For the twelve months ended June 30, 2014, Matrix NAC revenues of $154.8 million and operating income of $2.7 million are included in the Company's results. The Company incurred approximately $2.0 million of expenses related to the acquisition in the second quarter of fiscal 2014; therefore, such expenses are included in our results as selling, general and administrative costs for the year ended June 30, 2014.
The unaudited financial information in the table below summarizes the combined results of operations of Matrix Service Company and Matrix NAC for the for the twelve months ended June 30, 2014 and June 30, 2013, on a pro forma basis, as though the companies had been combined as of July 1, 2012. The pro forma earnings for the twelve months ended June 30, 2014 and June 30, 2013 were adjusted to include incremental intangible amortization expense of $4.1 million, respectively and depreciation expenses of $1.3 million, respectively. Additionally, $0.6 million of income from a one-time KNAC tax settlement and $2.0 million of acquisition-related expenses were removed from the twelve months ended June 30, 2014. The $2.0 million of acquisition-related expenses were included in the twelve months ended June 30, 2013 as if the acquisition occurred at July 1, 2012. The pro forma financial information is presented for informational purposes only and is not indicative of the results of operations that would have been achieved if the acquisition had taken place at July 1, 2012 nor should it be taken as indicative of our future consolidated results of operations.

June 30,
2014
June 30,
2013

(In thousands, except per share data)
Revenues
$
1,397,706

$
1,096,267

Net income attributable to Matrix Service Company
$
38,786

$
28,444

Basic earnings per common share
$
1.48

$
1.10

Diluted earnings per common share
$
1.44

$
1.08


Purchase of Pelichem Industrial Cleaning Services, LLC
On December 31, 2012, the Company acquired substantially all of the assets of Pelichem Industrial Cleaning Services, LLC (“Pelichem”). Pelichem is an industrial cleaning company based in Reserve, Louisiana that performs hydroblasting, vacuum services, chemical cleaning and industrial services.
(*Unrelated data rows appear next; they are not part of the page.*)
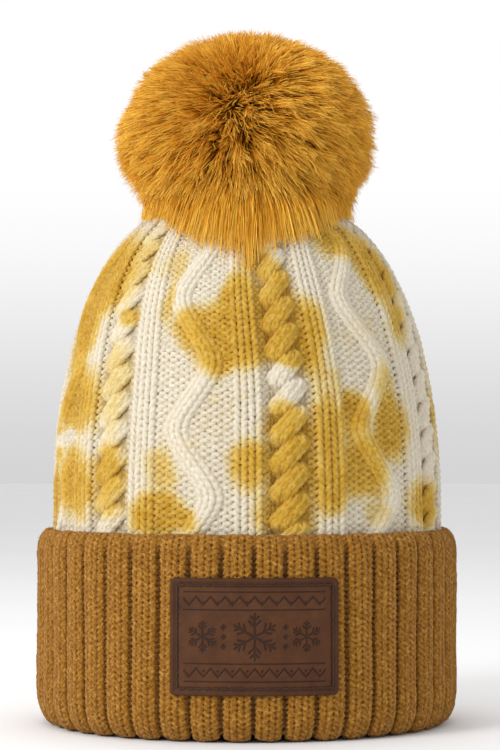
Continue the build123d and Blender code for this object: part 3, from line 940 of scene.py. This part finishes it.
def make_patch():
    columns, rows = 300, 206
    u = np.linspace(-PATCH_WIDE / 2, PATCH_WIDE / 2, columns)
    w = np.linspace(-PATCH_TALL / 2, PATCH_TALL / 2, rows)
    x, z = np.meshgrid(u, w)
    # Squeeze the grid's corners in to the rounded outline.
    dx = np.abs(x) - (PATCH_WIDE / 2 - PATCH_CORNER)
    dz = np.abs(z) - (PATCH_TALL / 2 - PATCH_CORNER)
    corner = (dx > 0) & (dz > 0)
    far = np.hypot(dx, dz)
    pull = np.where(corner, np.maximum(dx, dz) / np.maximum(far, 1e-6), 1.0)
    px = np.where(corner, np.sign(x) * (PATCH_WIDE / 2 - PATCH_CORNER + dx * pull), x)
    pz = np.where(corner, np.sign(z) * (PATCH_TALL / 2 - PATCH_CORNER + dz * pull), z)
    edge = edge_distance(px, pz)
    pressed = motif(px, pz)
    groove = np.exp(-(((edge - STITCH_INSET) / 0.42) ** 2))
    high = PATCH_THICK + 0.4 * (1 - smoothstep(BORDER - 0.15, BORDER + 0.25, edge))
    high = high - 0.55 * (1 - smoothstep(0, 0.6, edge)) ** 2 - 0.20 * groove - 0.34 * pressed
    high = high + 0.05 * wave_noise(px / 2.2, pz / 2.2, 31)
    base = CUFF_HALF + 0.05
    face = [patch_place(px, pz, base + high), patch_place(px, pz, base + 0 * high)]
    front = np.arange(rows * columns).reshape(rows, columns)
    back = front + rows * columns
    quads = [grid_quads(front).reshape(-1, 4), grid_quads(back)[:, :, ::-1].reshape(-1, 4)]
    rim = [(0, slice(None)), (slice(None), -1), (-1, slice(None, None, -1)), (slice(None, None, -1), 0)]
    for cut in rim:
        f, b = front[cut], back[cut]
        quads.append(np.stack([b[:-1], b[1:], f[1:], f[:-1]], axis=-1))
    points = np.concatenate([part.reshape(-1, 3) for part in face])
    made = make_object("patch_leather", points, np.concatenate(quads))
    made.data.validate()
    rest = np.zeros(front.size)
    point_values(made, "pressed", np.append(np.maximum(pressed, 0.6 * groove), rest))
    point_values(made, "border", np.append(edge < BORDER + 0.1, rest))
    # The front takes nearly all of the texture map; the back and the rim share the rest.
    corners = np.concatenate(quads).ravel()
    grid_u = np.tile((u / PATCH_WIDE + 0.5), rows)
    grid_v = np.repeat((w / PATCH_TALL + 0.5), columns)
    is_back = corners >= front.size
    at = corners % front.size
    uv = np.stack([grid_u[at], 0.05 + 0.95 * grid_v[at]], axis=1)
    hidden = np.repeat(is_back.reshape(-1, 4).any(axis=1), 4)
    uv[hidden] = np.stack([grid_u[at], 0.04 * grid_v[at]], axis=1)[hidden]
    corner_map(made, "OFBake", uv)
    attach(made, "hat")
    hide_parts("leather_patch")
    return made


def patch_place(x, z, half):
    """Points over the cuff's oval, at a distance across the patch from its middle."""
    turn = (x + PATCH_X) / CUFF_HALF
    return np.stack([half * np.sin(turn), -DEPTH_RATIO * half * np.cos(turn), z + PATCH_Z], axis=-1)


# ---- The fleece lining ----
def make_lining():
    low = [(BODY_HALF, z) for z in np.linspace(LINING_LOW[2], BODY_LOW - 1, 16)]
    sheet = Profile(np.concatenate([low, DOME.line]))
    angles = np.linspace(-180, 180, 301)[:-1]
    lengths = np.linspace(0, sheet.total - 3.0, 120)
    turn, length = np.meshgrid(angles, lengths)
    pile = 0.45 * wave_noise(turn / 1.4, length / 1.7, 41) + 0.25 * RANDOM.standard_normal(turn.shape)
    yarns = Yarns()
    hem = smoothstep(0, 3.5, length)
    yarns.add_grid(sheet.place(turn, length, -6.0 - 0.8 * (1 - hem)), False)
    yarns.add_grid(sheet.place(turn, length, -7.4 + 0.5 * (1 - hem) + pile * hem), True, tall=200)
    made = yarns.make("lining_pile")
    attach(made, "hat")
    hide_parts("fleece_lining")
    return made


# ---- Materials ----
class Graph:
    """A material's node tree with short calls for the nodes that this file uses."""

    def __init__(self, name):
        self.material = bpy.data.materials.new(name)
        self.material.use_nodes = True
        self.tree = self.material.node_tree
        self.shader = self.tree.nodes["Principled BSDF"]

    def node(self, kind, **settings):
        made = self.tree.nodes.new(kind)
        for key, value in settings.items():
            if hasattr(made, key):
                setattr(made, key, value)
            else:
                made.inputs[key].default_value = value
        return made

    def link(self, source, target):
        self.tree.links.new(source, target)

    def set(self, **values):
        names = {"roughness": "Roughness", "sheen": "Sheen Weight", "sheen_roughness": "Sheen Roughness",
                 "specular": "Specular IOR Level", "metallic": "Metallic"}
        for key, value in values.items():
            self.shader.inputs[names[key]].default_value = value

    def attribute(self, name):
        return self.node("ShaderNodeAttribute", attribute_name=name).outputs["Fac"]

    def coordinates(self):
        return self.node("ShaderNodeTexCoord").outputs["Object"]

    def noise(self, scale, detail=3.0, roughness=0.6, distortion=0.0, vector=None):
        made = self.node("ShaderNodeTexNoise", Scale=scale, Detail=detail, Roughness=roughness,
                         Distortion=distortion)
        self.link(vector or self.coordinates(), made.inputs["Vector"])
        return made.outputs["Fac"]

    def voronoi(self, scale, feature="F1"):
        made = self.node("ShaderNodeTexVoronoi", feature=feature, Scale=scale)
        self.link(self.coordinates(), made.inputs["Vector"])
        return made.outputs["Distance"]

    def bands(self, direction, scale, distortion):
        made = self.node("ShaderNodeTexWave", wave_type="BANDS", bands_direction=direction,
                         Scale=scale, Distortion=distortion)
        self.link(self.coordinates(), made.inputs["Vector"])
        return made.outputs["Fac"]

    def ramp(self, value, stops):
        made = self.node("ShaderNodeValToRGB")
        ramp = made.color_ramp
        while len(ramp.elements) < len(stops):
            ramp.elements.new(0.5)
        for element, (position, color) in zip(ramp.elements, stops):
            element.position = position
            element.color = color if len(color) == 4 else (*color, 1)
        self.link(value, made.inputs["Fac"])
        return made.outputs["Color"]

    def range(self, value, low, high, to_low=0.0, to_high=1.0):
        made = self.node("ShaderNodeMapRange")
        made.inputs["From Min"].default_value = low
        made.inputs["From Max"].default_value = high
        made.inputs["To Min"].default_value = to_low
        made.inputs["To Max"].default_value = to_high
        self.link(value, made.inputs["Value"])
        return made.outputs["Result"]

    def math(self, operation, a, b):
        made = self.node("ShaderNodeMath", operation=operation)
        for socket, value in zip(made.inputs, (a, b)):
            if isinstance(value, (int, float)):
                socket.default_value = value
            else:
                self.link(value, socket)
        return made.outputs["Value"]

    def mix(self, share, a, b, blend="MIX"):
        made = self.node("ShaderNodeMix", data_type="RGBA", blend_type=blend)
        for socket, value in ((made.inputs[0], share), (made.inputs[6], a), (made.inputs[7], b)):
            if isinstance(value, (int, float)):
                socket.default_value = value
            elif isinstance(value, tuple):
                socket.default_value = value if len(value) == 4 else (*value, 1)
            else:
                self.link(value, socket)
        return made.outputs[2]

    def bump(self, height, strength, distance):
        made = self.node("ShaderNodeBump", Strength=strength, Distance=distance * MM)
        self.link(height, made.inputs["Height"])
        self.link(made.outputs["Normal"], self.shader.inputs["Normal"])

    def color(self, value):
        self.link(value, self.shader.inputs["Base Color"])


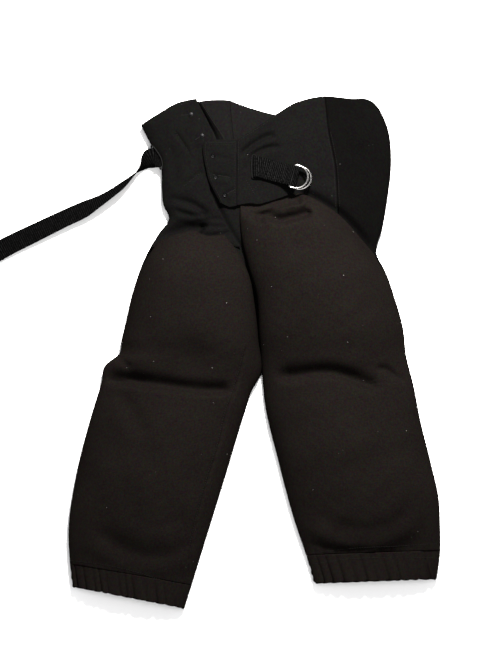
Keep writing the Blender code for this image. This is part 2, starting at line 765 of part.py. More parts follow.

Pelichem's operating results are included in the Oil Gas & Chemical Segment.
The purchase price was allocated to the major categories of assets and liabilities based on their estimated fair value at the acquisition date. The following table summarizes the final purchase price allocation:
Current assets
$
1,112

Property, plant and equipment
4,299

Tax deductible goodwill
2,247

Other intangible assets
1,853

Total assets acquired
9,511

Current liabilities
117

Net assets acquired
$
9,394


The operating data related to this acquisition was not material. The acquisition was funded with cash on hand.